What the task requires -
Within the material below, transcribe exactly the lines from the one holding "Model this object" through the one holding "pointer_l = 41; // [36:1:48]", keeping both ends and skipping the rest.

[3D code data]

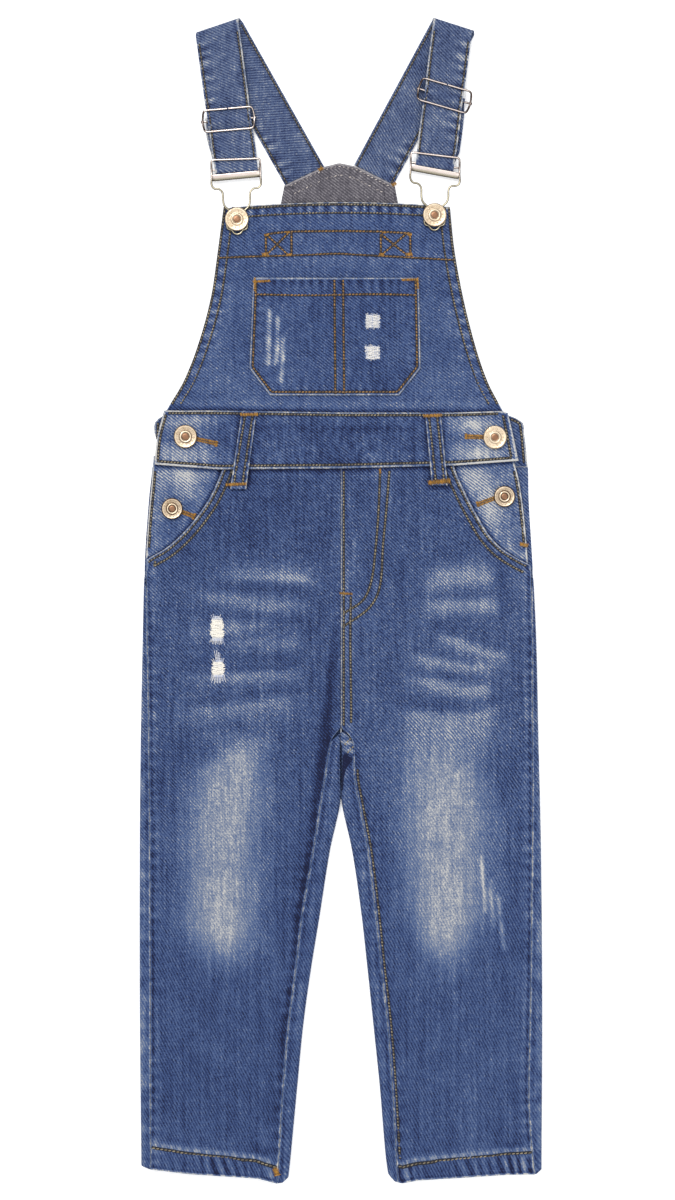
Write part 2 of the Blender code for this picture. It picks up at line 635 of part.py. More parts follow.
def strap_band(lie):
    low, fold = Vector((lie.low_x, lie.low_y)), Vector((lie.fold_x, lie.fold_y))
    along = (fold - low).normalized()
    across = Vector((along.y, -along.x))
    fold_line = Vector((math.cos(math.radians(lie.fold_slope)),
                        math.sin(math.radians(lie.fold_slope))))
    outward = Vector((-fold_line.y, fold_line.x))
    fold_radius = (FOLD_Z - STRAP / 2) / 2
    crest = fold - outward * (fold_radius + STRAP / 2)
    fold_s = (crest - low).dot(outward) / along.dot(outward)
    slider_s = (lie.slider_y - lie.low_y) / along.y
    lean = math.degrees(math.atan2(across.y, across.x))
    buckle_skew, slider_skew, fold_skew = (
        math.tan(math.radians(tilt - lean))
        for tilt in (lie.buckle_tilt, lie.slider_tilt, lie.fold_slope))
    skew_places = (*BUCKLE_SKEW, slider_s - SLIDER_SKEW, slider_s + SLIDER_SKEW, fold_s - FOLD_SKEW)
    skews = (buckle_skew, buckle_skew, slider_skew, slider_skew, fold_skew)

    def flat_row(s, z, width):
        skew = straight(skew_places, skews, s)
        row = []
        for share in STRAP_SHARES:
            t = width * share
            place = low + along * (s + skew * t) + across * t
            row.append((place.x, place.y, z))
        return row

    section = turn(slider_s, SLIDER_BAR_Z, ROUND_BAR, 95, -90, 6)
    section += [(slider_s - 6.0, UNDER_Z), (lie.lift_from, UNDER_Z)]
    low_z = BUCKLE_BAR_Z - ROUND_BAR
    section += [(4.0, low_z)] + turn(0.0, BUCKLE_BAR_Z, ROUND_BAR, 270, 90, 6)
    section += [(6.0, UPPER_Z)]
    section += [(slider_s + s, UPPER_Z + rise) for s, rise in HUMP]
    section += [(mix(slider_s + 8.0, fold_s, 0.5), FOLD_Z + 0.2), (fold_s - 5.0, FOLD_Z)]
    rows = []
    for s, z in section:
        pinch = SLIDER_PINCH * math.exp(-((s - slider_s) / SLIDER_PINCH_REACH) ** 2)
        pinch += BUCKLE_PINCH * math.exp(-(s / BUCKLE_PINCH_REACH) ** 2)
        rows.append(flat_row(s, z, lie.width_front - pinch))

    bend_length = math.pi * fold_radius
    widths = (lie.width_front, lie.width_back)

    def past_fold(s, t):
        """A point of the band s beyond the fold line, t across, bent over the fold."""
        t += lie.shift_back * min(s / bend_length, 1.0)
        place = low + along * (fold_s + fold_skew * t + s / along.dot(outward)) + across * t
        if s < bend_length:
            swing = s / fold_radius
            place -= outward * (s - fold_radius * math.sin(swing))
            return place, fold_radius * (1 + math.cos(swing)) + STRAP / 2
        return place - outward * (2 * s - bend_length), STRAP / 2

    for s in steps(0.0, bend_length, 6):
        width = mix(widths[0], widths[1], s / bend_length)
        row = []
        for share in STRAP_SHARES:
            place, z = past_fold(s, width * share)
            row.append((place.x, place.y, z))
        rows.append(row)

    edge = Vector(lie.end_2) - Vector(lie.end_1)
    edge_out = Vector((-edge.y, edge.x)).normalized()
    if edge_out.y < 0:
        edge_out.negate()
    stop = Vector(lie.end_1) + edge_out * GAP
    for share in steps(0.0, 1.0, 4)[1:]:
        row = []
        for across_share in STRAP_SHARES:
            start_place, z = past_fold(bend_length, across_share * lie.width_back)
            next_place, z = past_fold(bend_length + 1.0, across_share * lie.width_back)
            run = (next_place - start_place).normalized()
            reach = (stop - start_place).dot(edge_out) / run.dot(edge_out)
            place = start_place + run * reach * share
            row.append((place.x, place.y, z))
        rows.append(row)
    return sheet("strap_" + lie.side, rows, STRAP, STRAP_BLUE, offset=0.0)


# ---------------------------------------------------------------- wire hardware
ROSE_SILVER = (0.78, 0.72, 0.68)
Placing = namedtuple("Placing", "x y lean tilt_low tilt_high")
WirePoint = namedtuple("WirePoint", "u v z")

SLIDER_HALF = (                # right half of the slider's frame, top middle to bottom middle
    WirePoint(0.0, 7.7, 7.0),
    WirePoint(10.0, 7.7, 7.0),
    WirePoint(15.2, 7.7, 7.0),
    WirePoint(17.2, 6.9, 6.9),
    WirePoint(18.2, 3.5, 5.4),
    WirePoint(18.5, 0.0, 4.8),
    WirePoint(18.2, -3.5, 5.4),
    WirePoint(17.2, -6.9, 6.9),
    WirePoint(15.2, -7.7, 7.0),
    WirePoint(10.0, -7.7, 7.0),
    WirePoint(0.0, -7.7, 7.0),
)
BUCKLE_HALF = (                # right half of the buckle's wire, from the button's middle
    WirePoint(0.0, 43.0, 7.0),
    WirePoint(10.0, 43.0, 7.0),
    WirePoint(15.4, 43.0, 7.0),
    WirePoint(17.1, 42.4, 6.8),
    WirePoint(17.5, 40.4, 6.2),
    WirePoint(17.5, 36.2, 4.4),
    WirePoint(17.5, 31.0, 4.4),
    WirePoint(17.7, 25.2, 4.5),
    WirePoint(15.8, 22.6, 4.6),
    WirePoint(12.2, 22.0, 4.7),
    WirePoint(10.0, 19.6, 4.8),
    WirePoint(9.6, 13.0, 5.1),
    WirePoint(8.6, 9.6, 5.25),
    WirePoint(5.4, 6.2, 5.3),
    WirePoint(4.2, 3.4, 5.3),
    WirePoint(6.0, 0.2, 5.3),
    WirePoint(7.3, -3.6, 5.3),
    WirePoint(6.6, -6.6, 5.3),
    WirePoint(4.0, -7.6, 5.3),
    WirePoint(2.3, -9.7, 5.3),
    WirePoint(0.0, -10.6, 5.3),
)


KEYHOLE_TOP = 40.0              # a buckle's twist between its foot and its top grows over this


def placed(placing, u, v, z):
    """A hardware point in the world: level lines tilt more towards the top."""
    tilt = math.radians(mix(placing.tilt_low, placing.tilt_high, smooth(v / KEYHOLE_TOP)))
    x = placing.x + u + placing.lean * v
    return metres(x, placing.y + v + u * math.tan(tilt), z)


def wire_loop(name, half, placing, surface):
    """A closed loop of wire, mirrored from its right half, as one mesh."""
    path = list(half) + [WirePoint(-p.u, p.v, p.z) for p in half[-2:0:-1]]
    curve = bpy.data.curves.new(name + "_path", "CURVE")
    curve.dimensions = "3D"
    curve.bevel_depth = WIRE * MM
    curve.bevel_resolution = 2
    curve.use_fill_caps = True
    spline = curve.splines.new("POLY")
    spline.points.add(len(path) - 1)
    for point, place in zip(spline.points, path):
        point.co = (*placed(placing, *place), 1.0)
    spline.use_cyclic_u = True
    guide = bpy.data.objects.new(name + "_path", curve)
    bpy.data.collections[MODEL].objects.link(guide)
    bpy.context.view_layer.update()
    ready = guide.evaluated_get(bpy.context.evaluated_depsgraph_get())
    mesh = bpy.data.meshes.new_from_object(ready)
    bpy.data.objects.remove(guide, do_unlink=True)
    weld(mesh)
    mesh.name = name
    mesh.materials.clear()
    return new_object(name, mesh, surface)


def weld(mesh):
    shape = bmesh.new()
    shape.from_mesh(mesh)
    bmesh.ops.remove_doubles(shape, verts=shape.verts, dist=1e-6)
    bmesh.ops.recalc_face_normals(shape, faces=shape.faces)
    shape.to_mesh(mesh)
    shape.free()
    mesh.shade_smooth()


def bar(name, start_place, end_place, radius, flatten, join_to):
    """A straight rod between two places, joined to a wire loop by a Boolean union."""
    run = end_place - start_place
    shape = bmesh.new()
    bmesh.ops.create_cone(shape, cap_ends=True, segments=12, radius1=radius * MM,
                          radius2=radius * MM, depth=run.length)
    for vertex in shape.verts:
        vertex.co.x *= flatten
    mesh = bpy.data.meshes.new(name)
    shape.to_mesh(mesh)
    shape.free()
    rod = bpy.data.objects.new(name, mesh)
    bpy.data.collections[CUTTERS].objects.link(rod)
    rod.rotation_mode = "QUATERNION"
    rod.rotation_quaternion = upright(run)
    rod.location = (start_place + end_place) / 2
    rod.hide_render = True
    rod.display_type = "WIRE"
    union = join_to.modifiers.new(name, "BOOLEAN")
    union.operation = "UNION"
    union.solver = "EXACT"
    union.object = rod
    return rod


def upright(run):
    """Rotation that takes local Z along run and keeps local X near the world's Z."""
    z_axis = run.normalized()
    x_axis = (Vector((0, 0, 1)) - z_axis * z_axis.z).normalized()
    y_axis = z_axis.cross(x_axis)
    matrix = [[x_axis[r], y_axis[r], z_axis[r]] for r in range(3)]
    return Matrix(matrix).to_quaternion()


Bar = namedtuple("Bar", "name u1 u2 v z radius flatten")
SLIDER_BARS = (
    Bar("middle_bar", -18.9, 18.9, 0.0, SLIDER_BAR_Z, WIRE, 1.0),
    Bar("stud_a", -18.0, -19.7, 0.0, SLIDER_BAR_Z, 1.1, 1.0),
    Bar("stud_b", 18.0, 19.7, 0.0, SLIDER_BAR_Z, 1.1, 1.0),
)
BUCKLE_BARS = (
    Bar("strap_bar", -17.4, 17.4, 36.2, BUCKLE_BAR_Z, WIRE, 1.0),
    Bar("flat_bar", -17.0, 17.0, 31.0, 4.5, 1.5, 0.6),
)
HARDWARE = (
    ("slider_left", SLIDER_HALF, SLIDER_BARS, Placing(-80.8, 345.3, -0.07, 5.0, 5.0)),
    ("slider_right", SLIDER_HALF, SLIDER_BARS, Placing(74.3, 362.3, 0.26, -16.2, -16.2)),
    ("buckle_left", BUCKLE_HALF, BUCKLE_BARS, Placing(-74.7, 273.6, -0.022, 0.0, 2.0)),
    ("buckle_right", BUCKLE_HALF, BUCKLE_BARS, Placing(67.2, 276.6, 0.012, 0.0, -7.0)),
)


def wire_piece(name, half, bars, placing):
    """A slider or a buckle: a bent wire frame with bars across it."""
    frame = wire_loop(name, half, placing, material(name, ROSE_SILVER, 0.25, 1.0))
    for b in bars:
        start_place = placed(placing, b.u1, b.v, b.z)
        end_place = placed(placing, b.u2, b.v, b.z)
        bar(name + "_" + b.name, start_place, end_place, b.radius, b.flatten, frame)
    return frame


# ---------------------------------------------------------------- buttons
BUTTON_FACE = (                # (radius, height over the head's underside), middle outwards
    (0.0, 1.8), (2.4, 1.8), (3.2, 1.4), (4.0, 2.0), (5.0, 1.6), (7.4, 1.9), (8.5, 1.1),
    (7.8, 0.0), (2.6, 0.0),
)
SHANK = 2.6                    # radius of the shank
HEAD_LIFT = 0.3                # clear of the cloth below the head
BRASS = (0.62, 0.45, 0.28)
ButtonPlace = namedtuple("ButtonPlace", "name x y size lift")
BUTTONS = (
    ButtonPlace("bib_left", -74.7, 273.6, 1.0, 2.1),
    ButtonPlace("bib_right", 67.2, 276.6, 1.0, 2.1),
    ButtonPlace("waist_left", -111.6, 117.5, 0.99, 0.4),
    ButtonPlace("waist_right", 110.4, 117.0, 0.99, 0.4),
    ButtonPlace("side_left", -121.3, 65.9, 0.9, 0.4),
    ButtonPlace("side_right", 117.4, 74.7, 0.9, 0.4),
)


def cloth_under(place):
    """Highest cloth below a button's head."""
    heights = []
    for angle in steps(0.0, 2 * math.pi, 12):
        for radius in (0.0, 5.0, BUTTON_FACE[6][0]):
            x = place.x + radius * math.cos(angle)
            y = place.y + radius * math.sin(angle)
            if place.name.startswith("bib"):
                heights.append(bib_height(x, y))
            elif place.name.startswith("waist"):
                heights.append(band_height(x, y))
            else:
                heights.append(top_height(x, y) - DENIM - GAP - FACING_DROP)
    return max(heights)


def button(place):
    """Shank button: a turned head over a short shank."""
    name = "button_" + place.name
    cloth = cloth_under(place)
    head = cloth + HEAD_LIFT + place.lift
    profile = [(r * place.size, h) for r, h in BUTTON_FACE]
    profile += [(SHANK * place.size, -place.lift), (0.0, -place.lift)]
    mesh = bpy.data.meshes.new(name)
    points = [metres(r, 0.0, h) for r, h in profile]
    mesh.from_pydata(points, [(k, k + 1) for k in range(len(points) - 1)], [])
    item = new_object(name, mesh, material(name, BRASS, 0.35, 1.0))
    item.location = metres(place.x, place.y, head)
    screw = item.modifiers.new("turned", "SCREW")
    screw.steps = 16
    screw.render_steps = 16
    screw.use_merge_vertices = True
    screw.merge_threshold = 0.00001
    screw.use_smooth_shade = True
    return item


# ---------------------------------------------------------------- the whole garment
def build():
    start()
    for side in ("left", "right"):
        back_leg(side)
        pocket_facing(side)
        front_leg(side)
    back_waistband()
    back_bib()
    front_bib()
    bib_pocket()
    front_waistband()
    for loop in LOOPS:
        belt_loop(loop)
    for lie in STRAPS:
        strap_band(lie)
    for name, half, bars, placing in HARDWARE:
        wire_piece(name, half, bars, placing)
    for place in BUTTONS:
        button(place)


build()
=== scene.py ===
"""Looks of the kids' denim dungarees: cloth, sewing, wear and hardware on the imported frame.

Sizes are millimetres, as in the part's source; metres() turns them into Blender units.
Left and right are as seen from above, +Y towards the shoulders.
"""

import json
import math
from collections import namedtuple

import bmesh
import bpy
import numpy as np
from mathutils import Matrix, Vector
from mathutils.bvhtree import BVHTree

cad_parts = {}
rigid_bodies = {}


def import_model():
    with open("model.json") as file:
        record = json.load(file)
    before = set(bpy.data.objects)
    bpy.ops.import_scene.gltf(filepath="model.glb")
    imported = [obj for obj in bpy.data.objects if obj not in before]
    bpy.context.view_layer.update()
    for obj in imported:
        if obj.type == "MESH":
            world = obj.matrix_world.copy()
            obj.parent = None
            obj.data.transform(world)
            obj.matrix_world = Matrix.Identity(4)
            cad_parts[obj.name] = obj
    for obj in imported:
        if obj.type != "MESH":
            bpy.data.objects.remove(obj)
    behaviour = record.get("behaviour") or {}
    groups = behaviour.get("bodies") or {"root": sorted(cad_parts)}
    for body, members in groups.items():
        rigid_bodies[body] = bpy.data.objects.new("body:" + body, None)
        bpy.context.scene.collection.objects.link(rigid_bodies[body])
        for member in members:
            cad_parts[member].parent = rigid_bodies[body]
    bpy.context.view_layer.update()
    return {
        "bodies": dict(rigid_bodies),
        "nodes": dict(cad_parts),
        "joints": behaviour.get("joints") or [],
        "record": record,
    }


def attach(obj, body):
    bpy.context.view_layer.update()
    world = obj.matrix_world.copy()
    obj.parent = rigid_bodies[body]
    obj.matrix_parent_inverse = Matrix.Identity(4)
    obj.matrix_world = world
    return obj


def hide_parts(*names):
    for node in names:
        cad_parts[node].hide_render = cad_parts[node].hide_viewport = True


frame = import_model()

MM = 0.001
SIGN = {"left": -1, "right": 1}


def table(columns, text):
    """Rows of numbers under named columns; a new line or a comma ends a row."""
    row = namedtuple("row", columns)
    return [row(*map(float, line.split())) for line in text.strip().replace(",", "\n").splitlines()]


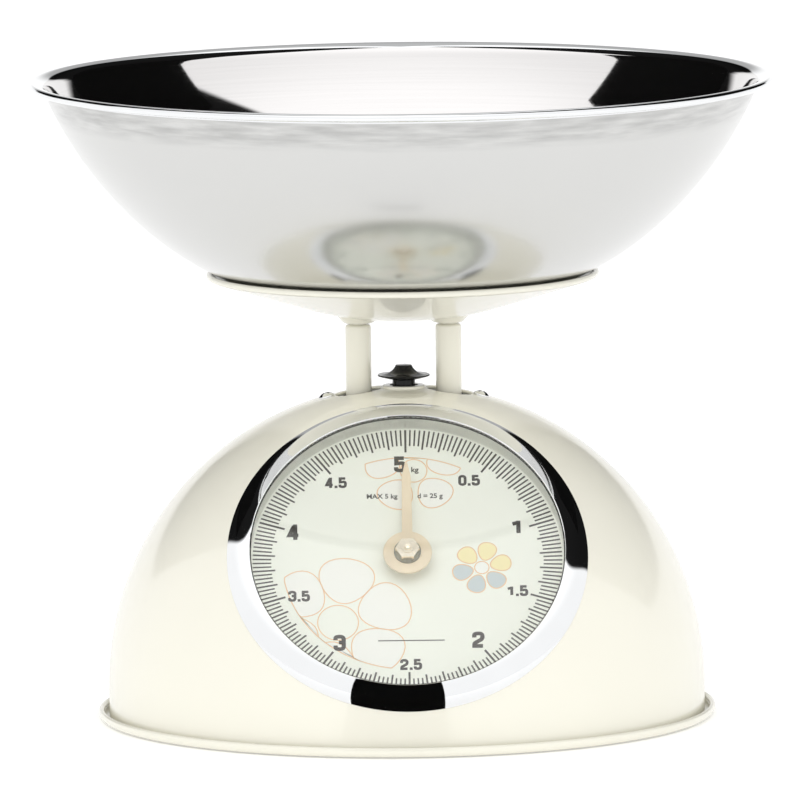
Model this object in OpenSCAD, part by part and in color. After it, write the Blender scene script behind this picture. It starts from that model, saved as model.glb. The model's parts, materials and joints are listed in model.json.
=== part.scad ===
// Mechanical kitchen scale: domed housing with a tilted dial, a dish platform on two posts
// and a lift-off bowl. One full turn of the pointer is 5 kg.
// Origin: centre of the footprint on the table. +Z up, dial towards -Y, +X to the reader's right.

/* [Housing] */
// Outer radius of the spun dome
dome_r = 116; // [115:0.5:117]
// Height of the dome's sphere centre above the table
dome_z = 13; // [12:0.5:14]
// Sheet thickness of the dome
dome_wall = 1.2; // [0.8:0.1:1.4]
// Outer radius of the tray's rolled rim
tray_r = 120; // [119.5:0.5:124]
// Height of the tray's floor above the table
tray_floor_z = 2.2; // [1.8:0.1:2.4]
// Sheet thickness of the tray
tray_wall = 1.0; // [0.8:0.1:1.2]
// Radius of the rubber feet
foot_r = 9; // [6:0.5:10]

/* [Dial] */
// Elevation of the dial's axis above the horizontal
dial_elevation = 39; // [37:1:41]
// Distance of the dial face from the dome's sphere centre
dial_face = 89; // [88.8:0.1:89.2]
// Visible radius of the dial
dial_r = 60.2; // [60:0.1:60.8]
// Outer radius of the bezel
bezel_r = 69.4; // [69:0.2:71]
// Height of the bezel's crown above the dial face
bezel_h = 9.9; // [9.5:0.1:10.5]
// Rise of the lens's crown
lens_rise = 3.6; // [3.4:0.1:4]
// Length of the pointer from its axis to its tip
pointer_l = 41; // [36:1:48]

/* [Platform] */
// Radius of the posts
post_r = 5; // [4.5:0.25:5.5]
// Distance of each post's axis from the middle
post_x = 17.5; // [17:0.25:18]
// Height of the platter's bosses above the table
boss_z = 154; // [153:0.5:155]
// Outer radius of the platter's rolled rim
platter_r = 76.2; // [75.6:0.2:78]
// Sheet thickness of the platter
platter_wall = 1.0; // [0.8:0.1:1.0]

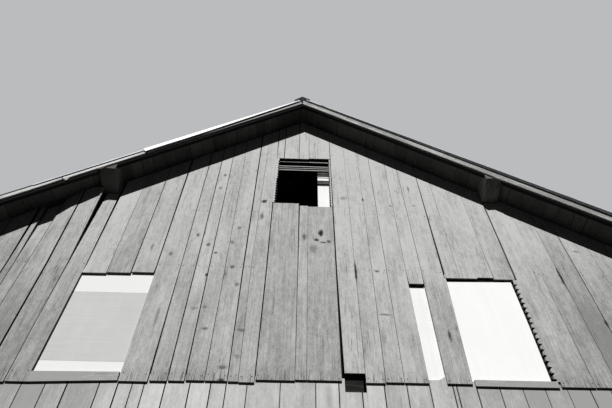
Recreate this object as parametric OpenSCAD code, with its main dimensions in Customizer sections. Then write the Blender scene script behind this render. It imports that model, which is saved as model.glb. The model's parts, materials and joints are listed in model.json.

Task response -
Model this object in OpenSCAD, part by part and in color. After it, write the Blender scene script behind this picture. It starts from that model, saved as model.glb. The model's parts, materials and joints are listed in model.json.
=== part.scad ===
// Mechanical kitchen scale: domed housing with a tilted dial, a dish platform on two posts
// and a lift-off bowl. One full turn of the pointer is 5 kg.
// Origin: centre of the footprint on the table. +Z up, dial towards -Y, +X to the reader's right.

/* [Housing] */
// Outer radius of the spun dome
dome_r = 116; // [115:0.5:117]
// Height of the dome's sphere centre above the table
dome_z = 13; // [12:0.5:14]
// Sheet thickness of the dome
dome_wall = 1.2; // [0.8:0.1:1.4]
// Outer radius of the tray's rolled rim
tray_r = 120; // [119.5:0.5:124]
// Height of the tray's floor above the table
tray_floor_z = 2.2; // [1.8:0.1:2.4]
// Sheet thickness of the tray
tray_wall = 1.0; // [0.8:0.1:1.2]
// Radius of the rubber feet
foot_r = 9; // [6:0.5:10]

/* [Dial] */
// Elevation of the dial's axis above the horizontal
dial_elevation = 39; // [37:1:41]
// Distance of the dial face from the dome's sphere centre
dial_face = 89; // [88.8:0.1:89.2]
// Visible radius of the dial
dial_r = 60.2; // [60:0.1:60.8]
// Outer radius of the bezel
bezel_r = 69.4; // [69:0.2:71]
// Height of the bezel's crown above the dial face
bezel_h = 9.9; // [9.5:0.1:10.5]
// Rise of the lens's crown
lens_rise = 3.6; // [3.4:0.1:4]
// Length of the pointer from its axis to its tip
pointer_l = 41; // [36:1:48]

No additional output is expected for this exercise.